| Exercise requirements |
Your task is to quote the records from their first line through the line containing "cargo bed behind.", with nothing added or left out.

| The data |
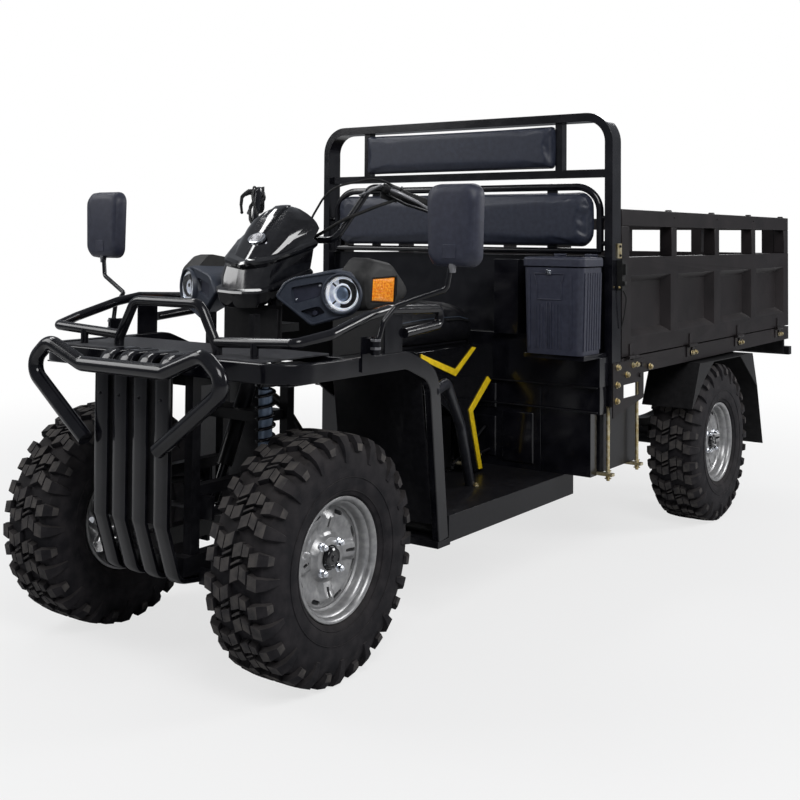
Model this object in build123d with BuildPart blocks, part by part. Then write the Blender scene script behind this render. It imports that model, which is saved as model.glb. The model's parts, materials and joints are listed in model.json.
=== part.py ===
"""Four-wheeled cargo quad: handlebar steering and a saddle in front, a drop-side cargo bed behind.

Millimetres, +Z up, wheels on z = 0. The front faces -Y and the vehicle's left is +X.
Lengths along the vehicle are measured from the front axle; at() and fy() move them to the
frame, whose origin lies under the middle of the bounding box.
"""
import os
from math import atan2, cos, degrees, radians, sin

from build123d import *

os.makedirs("parts", exist_ok=True)

# Overall reach from the front axle
FRONT_REACH = 336.0
REAR_REACH = 3385.0
FRONT_AXLE_Y = (FRONT_REACH - REAR_REACH) / 2

# Wheels and axles
WHEELBASE = 2297.0
TYRE_R = 325.0
TYRE_HALF_W = 105.0
CARCASS_R = 309.0
RIM_SEAT_R = 152.0
RIM_LIP_R = 162.5
RIM_HALF_W = 87.0
RIM_WALL = 5.0
FRONT_RIM_FACE_X = 494.0
REAR_RIM_FACE_X = 675.0
FRONT_WHEEL_X = FRONT_RIM_FACE_X - RIM_HALF_W
REAR_WHEEL_X = REAR_RIM_FACE_X - RIM_HALF_W
PITCHES = 13
HUB_R = 44.0
HUB_BACK = -45.0
SPINDLE_R = 12.0
RUNNING = 0.3

# Steering
KINGPIN_X = 345.0
KINGPIN_R = 8.0
KNUCKLE_LOW_Z = 247.0
KNUCKLE_HIGH_Z = 403.0
STEER_ARM = 112.0
TIE_ROD_Z = 345.0
COLUMN_TILT = 24.0
COLUMN_R = 15.0
COLUMN_TOP_Y = 366.0
COLUMN_TOP_Z = 1155.0
COLUMN_LOW_Z = 400.0

# Chassis
LOW_RAIL_X = 130.0
LOW_RAIL_Z = 270.0
LOW_RAIL_W = 40.0
LOW_RAIL_H = 50.0
REAR_RAIL_X = 360.0
REAR_RAIL_W = 50.0
REAR_RAIL_Z = 600.0
BED_Z = 680.0

# Cargo bed
BED_HALF_W = 652.0
BED_FRONT = 1390.0
BED_REAR = 3335.0
RAIL_TOP_Z = 742.0
FLOOR_T = 4.0
GATE_Z = 747.0
GATE_TOP_Z = 1273.0
GATE_T = 50.0
GATE_GAP = 5.0
HINGE_OUT = 10.0
HINGE_Z = 744.0
HINGE_R = 7.0
PIN_R = 3.5

# Headboard hoop
HOOP_W = 30.0
HOOP_FRONT = 1313.0
HOOP_BACK = 1384.0
HOOP_TOP_Z = 1614.0
HOOP_CORNER_R = 90.0
CROSSBAR_TOP_Z = 1413.0
HOOP_FOOT_Z = 590.0


def fy(y):
    """Length from the front axle to the frame's Y."""
    return FRONT_AXLE_Y + y


def at(x, y, z):
    """Point given from the front axle, as a point of the frame."""
    return (x, FRONT_AXLE_Y + y, z)


def block(x0, x1, y0, y1, z0, z1, mode=Mode.ADD):
    """Box between two corners given from the front axle."""
    with Locations(at((x0 + x1) / 2, (y0 + y1) / 2, (z0 + z1) / 2)):
        Box(abs(x1 - x0), abs(y1 - y0), abs(z1 - z0), mode=mode)


def side_plate(outline, x0, x1, mode=Mode.ADD):
    """Plate with an outline of (y, z) points, from x0 to x1."""
    with BuildSketch(Plane.YZ.offset(x0)) as face:
        with BuildLine():
            Polyline(*[(fy(y), z) for y, z in outline], close=True)
        make_face()
    extrude(face.sketch, amount=x1 - x0, dir=(1, 0, 0), mode=mode)


def front_plate(outline, y0, y1, mode=Mode.ADD):
    """Plate with an outline of (x, z) points, from y0 to y1."""
    with BuildSketch(Plane(origin=(0, fy(y1), 0), x_dir=(1, 0, 0), z_dir=(0, -1, 0))) as face:
        with BuildLine():
            Polyline(*outline, close=True)
        make_face()
    extrude(face.sketch, amount=y1 - y0, dir=(0, -1, 0), mode=mode)


def top_plate(outline, z0, z1, mode=Mode.ADD):
    """Plate with an outline of (x, y) points, from z0 to z1."""
    with BuildSketch(Plane.XY.offset(z0)) as face:
        with BuildLine():
            Polyline(*[(x, fy(y)) for x, y in outline], close=True)
        make_face()
    extrude(face.sketch, amount=z1 - z0, dir=(0, 0, 1), mode=mode)


def rod(start, end, radius, mode=Mode.ADD):
    """Straight round bar between two points given from the front axle."""
    start = Vector(*at(*start))
    end = Vector(*at(*end))
    with BuildSketch(Plane(origin=start, z_dir=end - start)) as disc:
        Circle(radius)
    extrude(disc.sketch, amount=(end - start).length, dir=end - start, mode=mode)


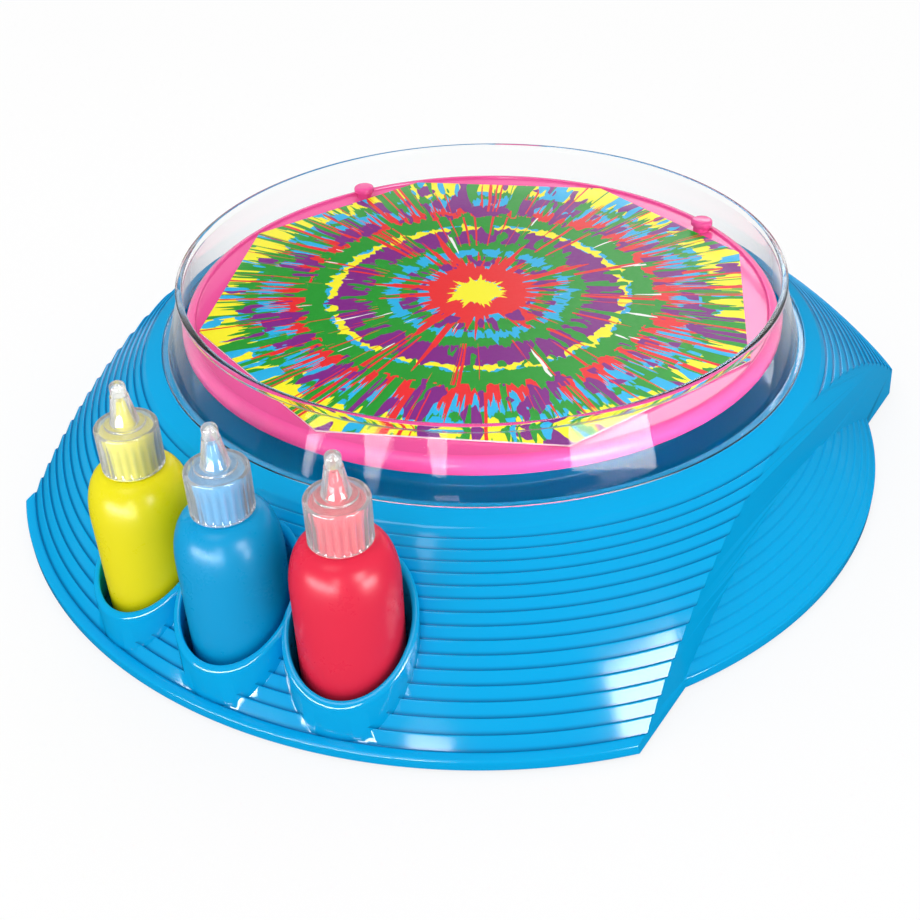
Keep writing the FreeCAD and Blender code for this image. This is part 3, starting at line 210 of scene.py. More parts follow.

| Solved problem |
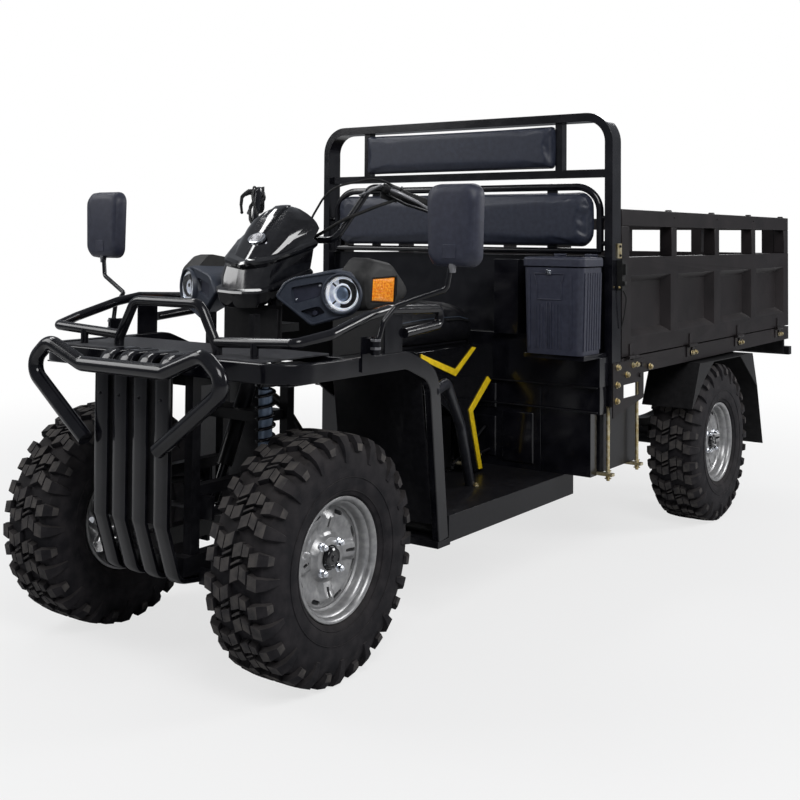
Model this object in build123d with BuildPart blocks, part by part. Then write the Blender scene script behind this render. It imports that model, which is saved as model.glb. The model's parts, materials and joints are listed in model.json.
=== part.py ===
"""Four-wheeled cargo quad: handlebar steering and a saddle in front, a drop-side cargo bed behind.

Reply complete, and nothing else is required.